GIVEN EXERCISE: Each line that includes the word "picture" counts once; give the total and nothing more.

DATA SECTION:
--- --- ---

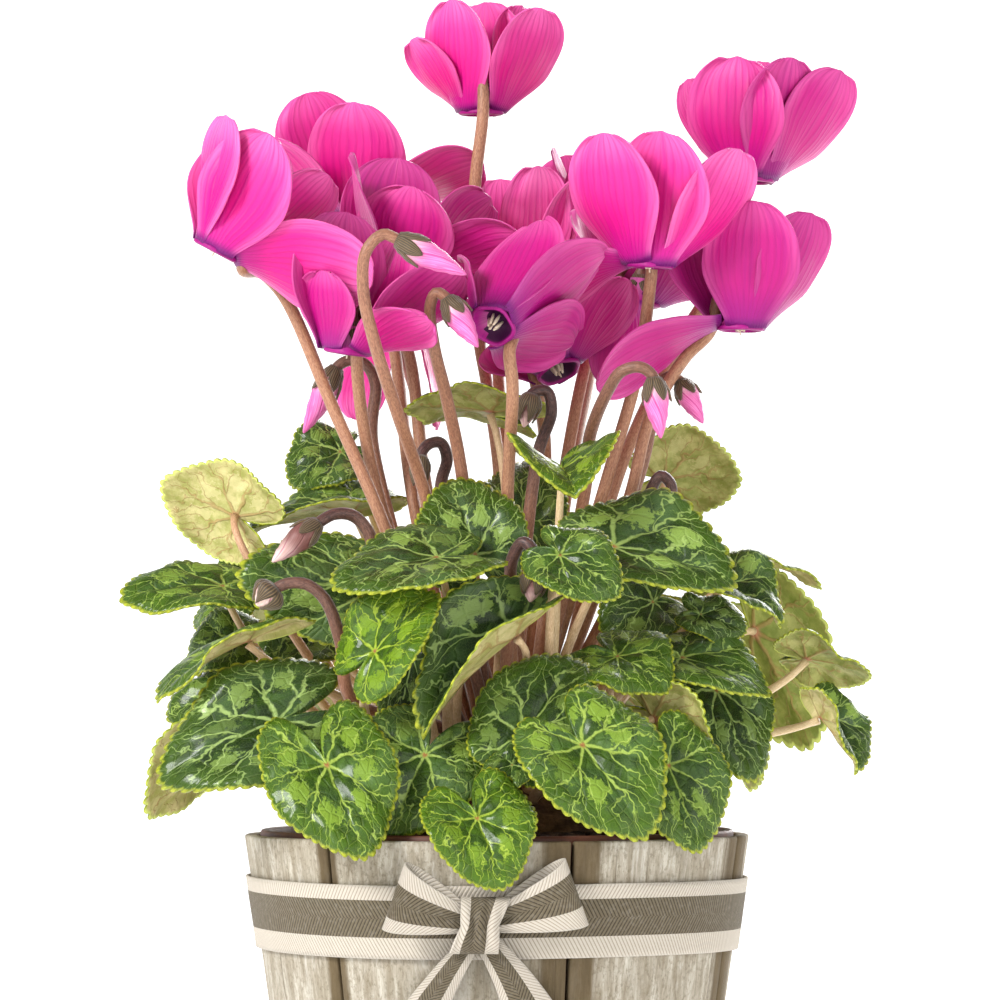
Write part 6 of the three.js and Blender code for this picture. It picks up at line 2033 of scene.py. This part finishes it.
def ribbon_bow():
    for side, loop in zip(("left", "right"), BOW_LOOPS):
        bow_sheet(f"bow_loop_{side}", 72, 24, loop_surface(loop),
                  lambda x, y: ((1 - y) / 2, (x + 1) * 29))
    for side, tail in zip(("left", "right"), BOW_TAILS):
        bow_sheet(f"bow_tail_{side}", 20, 64, tail_surface(tail),
                  lambda x, y: ((x + 1) / 2, (1 - y) * 37))
    bow_sheet("bow_knot", 30, 26, knot_surface, lambda x, y: ((x + 1) / 2, y * 14))


# Building the piece and the picture


def cyclamen():
    wanted = [(root, len(leaves)) for root, leaves in LEAF_CLUSTERS.values()]
    wanted += [(bunch["root"], len(bunch["blooms"]) + len(bunch["buds"])) for bunch in STEM_BUNCHES.values()]
    bases = spread_roots(wanted)
    add_leaves(bases[:len(LEAF_CLUSTERS)])
    add_stems(bases[len(LEAF_CLUSTERS):])
    for name, bloom in BLOOMS.items():
        add_bloom(name, bloom)


def pot():
    bottom_board()
    for index in range(len(BOARD_JOINTS)):
        board(index)
    ribbon_band()
    ribbon_bow()
    nursery_pot()
    soil()
    tuber()


FLOOR_HALF_WIDTH = 9000
FLOOR_FRONT = -13000
FLOOR_LENGTH = 18500
BACK_RISE_START = 2300
FRONT_RISE_START = -7000
RISE_RADIUS = 2600


def floor():
    """A wide pale floor that rises as a backdrop behind the plant, and far off before it."""
    bm = new_mesh()
    bmesh.ops.create_grid(bm, x_segments=2, y_segments=100, size=1)
    for vert in bm.verts:
        run = (vert.co.y + 1) / 2
        vert.co = Vector((vert.co.x * FLOOR_HALF_WIDTH, FLOOR_FRONT + run * FLOOR_LENGTH, 0))
        rise = max(vert.co.y - BACK_RISE_START, FRONT_RISE_START - vert.co.y, 0)
        vert.co.z = rise * rise / RISE_RADIUS
    bmesh.ops.scale(bm, vec=(MM, MM, MM), verts=bm.verts[:])
    mesh = bpy.data.meshes.new("studio floor")
    bm.to_mesh(mesh)
    bm.free()
    mesh.shade_smooth()
    material, n, shader = new_material("studio floor", 0.9, Specular_IOR_Level=0.1)
    n.join(n.mix(n.noise(n.spot(), 3, 2), rgb(250, 250, 250), rgb(253, 253, 253)), shader["Base Color"])
    shader["Emission Color"].default_value = (1, 1, 1, 1)
    shader["Emission Strength"].default_value = 0.62
    material.cycles.emission_sampling = "NONE"
    mesh.materials.append(material)
    backdrop = bpy.data.objects.new("studio_floor", mesh)
    bpy.context.collection.objects.link(backdrop)


def aim(thing, spot):
    way = spot * MM - thing.location
    thing.rotation_euler = way.to_track_quat("-Z", "Y").to_euler()


def area_light(name, spot, size, power, colour=(1, 1, 1)):
    lamp = bpy.data.lights.new(name, "AREA")
    lamp.shape = "DISK"
    lamp.size = size
    lamp.energy = power
    lamp.color = colour
    thing = bpy.data.objects.new(name, lamp)
    thing.location = Vector(spot) * MM
    aim(thing, Vector((0, 0, 200)))
    bpy.context.collection.objects.link(thing)


def studio():
    floor()
    world = bpy.data.worlds.new("white studio")
    world.use_nodes = True
    world.node_tree.nodes["Background"].inputs["Color"].default_value = (1, 1, 1, 1)
    world.node_tree.nodes["Background"].inputs["Strength"].default_value = 0.3
    bpy.context.scene.world = world
    bpy.context.scene.view_settings.view_transform = "Standard"
    area_light("key light", (-1500, -1300, 1400), 0.8, 60)
    area_light("fill light", (1300, -1300, 700), 1.2, 9)
    area_light("back light", (500, 1300, 900), 1.2, 40)


def camera():
    lens = bpy.data.cameras.new("camera")
    lens.lens = LENS
    lens.sensor_width = SENSOR
    lens.clip_end = 100
    thing = bpy.data.objects.new("camera", lens)
    thing.location = EYE * MM
    aim(thing, LOOK_AT)
    bpy.context.collection.objects.link(thing)
    bpy.context.scene.camera = thing


camera()
pot()
cyclamen()
studio()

--- --- ---

FULL OUTPUT: 2